Let's generalize your problem a bit, let's call the two measured values $m_1$ and $m_2$, which correspond to real (exact) values $v_1$ and $v_2$. Respectively, denote the two measurement uncertainties to be $\Delta{x_1}$ and $\Delta{x_2}$, and we assume the uncertainties are already with the appropriate sign ($+$ or $-$).

We now express the sum of the real values via the measured values and their uncertainties:

\begin{align*} v_1+v_2 &= m_1+\Delta{x_1}+m_2+\Delta{x_2} \\ &= m_1+m_2+\Delta{x_1}+\Delta{x_2} \end{align*}

It is evident that, as you have correctly concluded, the sum has an uncertainty of $\left|\Delta{x_1}\right|+\left|\Delta{x_2}\right|$

Now with the above definitions in place, finding the uncertainty in the product of the measured values becomes a straightforward exercise, similar to what we did before, we express the product of the real values in terms of the measured values and their uncertainties:

\begin{align*} v_1v_2 &= (m_1 + \Delta{x_1})(m_2 + \Delta{x_2}) \\ &= m_1m_2 + m_1\Delta{x_2} + m_2\Delta{x_1} + \Delta{x_1}\Delta{x_2} \tag{1}\end{align*}

So it is clear from the above that in order to find the uncertainty, we need to find the lower and upper bounds of the expression $m_1\Delta{x_2} + m_2\Delta{x_1} + \Delta{x_1}\Delta{x_2}$. Clearly, the upper bound is given by:

$$|m_1\Delta{x_2}| + |m_2\Delta{x_1}| + |\Delta{x_1}\Delta{x_2}|$$

However, the lower bound is a bit more tricky to calculate, since when $\Delta{x_1}$ and $\Delta{x_2}$ differ in sign, two terms in $(1)$ are negative (the last one, and either the second or the third one). But on the other hand, when they are both negative, the last term is positive and again, this time the preceding two terms are negative. However, assuming that the measurement errors are small we can usually neglect the positive contribution that occurs when both errors are negative, that is, assume that:

$$ |\Delta{x_1}\Delta{x_2}| \lt\lt |m_i\Delta{x_j}|$$

So we conclude that a good estimate for the uncertainty in the product is given by:

$$ v_1v_2 = m_1m_2 \pm \left( |m_1\Delta{x_2}| + |m_2\Delta{x_1}| + |\Delta{x_1}\Delta{x_2}| \right)$$

Where again we note that the last term's $|\Delta{x_1}\Delta{x_2}|$ contribution is negligible and hence also the error in our estimate of the lower bound.

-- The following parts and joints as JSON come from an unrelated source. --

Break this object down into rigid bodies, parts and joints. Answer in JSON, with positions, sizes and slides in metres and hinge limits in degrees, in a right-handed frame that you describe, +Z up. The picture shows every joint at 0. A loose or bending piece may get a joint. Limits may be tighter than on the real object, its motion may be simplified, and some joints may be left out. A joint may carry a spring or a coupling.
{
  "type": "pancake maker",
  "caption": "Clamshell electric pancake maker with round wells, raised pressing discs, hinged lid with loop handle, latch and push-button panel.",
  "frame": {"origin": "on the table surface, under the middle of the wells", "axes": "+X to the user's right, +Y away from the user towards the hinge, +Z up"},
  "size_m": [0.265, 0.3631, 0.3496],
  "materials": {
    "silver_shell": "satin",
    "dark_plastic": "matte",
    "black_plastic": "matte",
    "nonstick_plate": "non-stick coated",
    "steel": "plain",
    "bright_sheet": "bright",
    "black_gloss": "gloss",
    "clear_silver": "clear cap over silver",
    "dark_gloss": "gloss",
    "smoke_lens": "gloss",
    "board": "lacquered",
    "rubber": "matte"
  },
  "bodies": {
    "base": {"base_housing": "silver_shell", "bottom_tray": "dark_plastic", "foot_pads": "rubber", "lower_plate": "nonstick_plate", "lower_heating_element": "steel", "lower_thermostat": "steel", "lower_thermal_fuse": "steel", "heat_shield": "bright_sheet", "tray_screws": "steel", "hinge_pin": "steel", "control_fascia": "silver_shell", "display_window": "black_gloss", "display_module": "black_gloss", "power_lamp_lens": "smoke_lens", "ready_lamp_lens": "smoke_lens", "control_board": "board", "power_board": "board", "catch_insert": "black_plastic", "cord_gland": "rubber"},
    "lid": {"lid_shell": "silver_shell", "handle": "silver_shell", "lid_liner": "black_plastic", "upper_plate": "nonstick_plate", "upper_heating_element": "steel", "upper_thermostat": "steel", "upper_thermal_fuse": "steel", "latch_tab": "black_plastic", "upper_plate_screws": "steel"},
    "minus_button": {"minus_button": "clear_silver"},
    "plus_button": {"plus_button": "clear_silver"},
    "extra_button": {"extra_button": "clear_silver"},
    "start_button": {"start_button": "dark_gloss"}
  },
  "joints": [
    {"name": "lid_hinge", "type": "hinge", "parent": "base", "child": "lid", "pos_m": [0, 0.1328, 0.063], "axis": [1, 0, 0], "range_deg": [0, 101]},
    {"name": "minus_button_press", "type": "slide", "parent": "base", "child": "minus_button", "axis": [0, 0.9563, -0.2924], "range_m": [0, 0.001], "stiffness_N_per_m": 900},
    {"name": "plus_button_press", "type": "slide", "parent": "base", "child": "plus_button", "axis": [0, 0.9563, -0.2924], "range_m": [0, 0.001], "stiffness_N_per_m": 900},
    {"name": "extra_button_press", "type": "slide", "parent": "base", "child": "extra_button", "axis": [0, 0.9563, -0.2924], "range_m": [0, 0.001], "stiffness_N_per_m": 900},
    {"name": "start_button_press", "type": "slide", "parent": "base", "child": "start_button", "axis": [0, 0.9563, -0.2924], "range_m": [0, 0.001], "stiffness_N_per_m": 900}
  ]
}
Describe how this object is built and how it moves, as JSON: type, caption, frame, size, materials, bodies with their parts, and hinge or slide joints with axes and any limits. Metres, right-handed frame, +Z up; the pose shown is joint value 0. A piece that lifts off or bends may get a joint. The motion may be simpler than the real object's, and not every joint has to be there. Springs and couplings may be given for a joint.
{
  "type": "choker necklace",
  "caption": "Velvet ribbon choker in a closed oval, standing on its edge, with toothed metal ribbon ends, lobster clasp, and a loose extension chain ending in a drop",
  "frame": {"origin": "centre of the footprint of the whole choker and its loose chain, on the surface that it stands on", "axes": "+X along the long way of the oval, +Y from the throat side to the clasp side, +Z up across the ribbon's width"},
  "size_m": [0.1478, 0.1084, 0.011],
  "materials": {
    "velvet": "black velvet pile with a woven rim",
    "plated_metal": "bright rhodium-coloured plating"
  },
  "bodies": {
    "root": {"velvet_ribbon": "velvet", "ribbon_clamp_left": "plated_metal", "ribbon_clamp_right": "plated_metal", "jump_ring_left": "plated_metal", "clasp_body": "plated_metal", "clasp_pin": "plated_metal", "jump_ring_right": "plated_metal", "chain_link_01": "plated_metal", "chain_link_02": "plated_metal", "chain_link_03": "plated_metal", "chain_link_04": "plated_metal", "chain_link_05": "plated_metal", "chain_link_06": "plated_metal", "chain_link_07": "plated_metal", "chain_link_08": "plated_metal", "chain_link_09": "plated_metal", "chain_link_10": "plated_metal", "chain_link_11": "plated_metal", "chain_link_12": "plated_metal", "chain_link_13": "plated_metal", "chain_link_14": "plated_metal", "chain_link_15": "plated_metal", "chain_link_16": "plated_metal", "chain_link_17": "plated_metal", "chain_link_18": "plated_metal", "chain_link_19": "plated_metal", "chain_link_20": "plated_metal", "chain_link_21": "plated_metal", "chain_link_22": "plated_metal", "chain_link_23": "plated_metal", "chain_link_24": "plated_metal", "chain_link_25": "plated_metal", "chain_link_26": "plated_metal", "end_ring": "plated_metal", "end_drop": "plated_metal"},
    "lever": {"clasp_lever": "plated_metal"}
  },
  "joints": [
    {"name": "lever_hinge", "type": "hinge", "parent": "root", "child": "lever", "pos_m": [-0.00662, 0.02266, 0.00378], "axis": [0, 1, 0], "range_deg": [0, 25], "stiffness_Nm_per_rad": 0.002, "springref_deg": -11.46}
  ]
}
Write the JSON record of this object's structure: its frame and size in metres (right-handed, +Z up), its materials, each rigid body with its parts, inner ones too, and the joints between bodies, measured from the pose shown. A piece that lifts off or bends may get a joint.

Substituting the numbers in your question, we have $m_1=3$, $\Delta{x_1}=\pm 0.1$, $m_2=2$, $\Delta{x_2}= \pm 0.5$:

$$ v_1v_2 = 6 \pm \left( 1.5 + 0.2 + 0.05 \right) = 6 \pm 1.75 $$

So the real value of the product $v_1v_2$ is somewhere between $4.25$ and $7.75$.

Addressing your question about percentage uncertainty: percentage uncertainty is simply the relative uncertainty multiplied by $100$. The relative uncertainties in the above definitions will be: $\Delta{x_1}/m_1$ and $\Delta{x_2}/m_2$. From $(1)$ we can find a formula in terms of these quantities, that may shed light on why they're useful for estimating the product uncertainty:

\begin{align*} v_1v_2 &= (m_1 + \Delta{x_1})(m_2 + \Delta{x_2}) \\ &= m_1m_2 + m_1\Delta{x_2} + m_2\Delta{x_1} + \Delta{x_1}\Delta{x_2} \end{align*}

We subtract $m_1m_2$ from both sides and then divide by $m_1m_2$ to obtain:

\begin{align*} \frac{v_1v_2 - m_1m_2}{m_1m_2} &= \frac{\Delta{x_2}}{m_2}+\frac{\Delta{x_1}}{m_1}+\frac{\Delta{x_1}}{m_1}\frac{\Delta{x_2}}{m_2} \end{align*}

Now we denote $v_1v_2-m_1m_2$ as $\Delta{(m_1m_2)}$ because clearly this difference is nothing but the uncertainty in the product of the measured values. Hence, we have obtained the relation between the relative uncertainty of the product and the relative uncertainties of the individual values:

$$\frac{\Delta{(m_1m_2)}}{m_1m_2} = \frac{\Delta{x_1}}{m_1}+\frac{\Delta{x_2}}{m_2}+\frac{\Delta{x_1}}{m_1}\frac{\Delta{x_2}}{m_2} $$

From this, you can see that indeed, the relative uncertainty of a product is (approximately, if you neglect the last term) the sum of the relative uncertainties of each measured value, which I think is the main thing you were asking to clarify here :)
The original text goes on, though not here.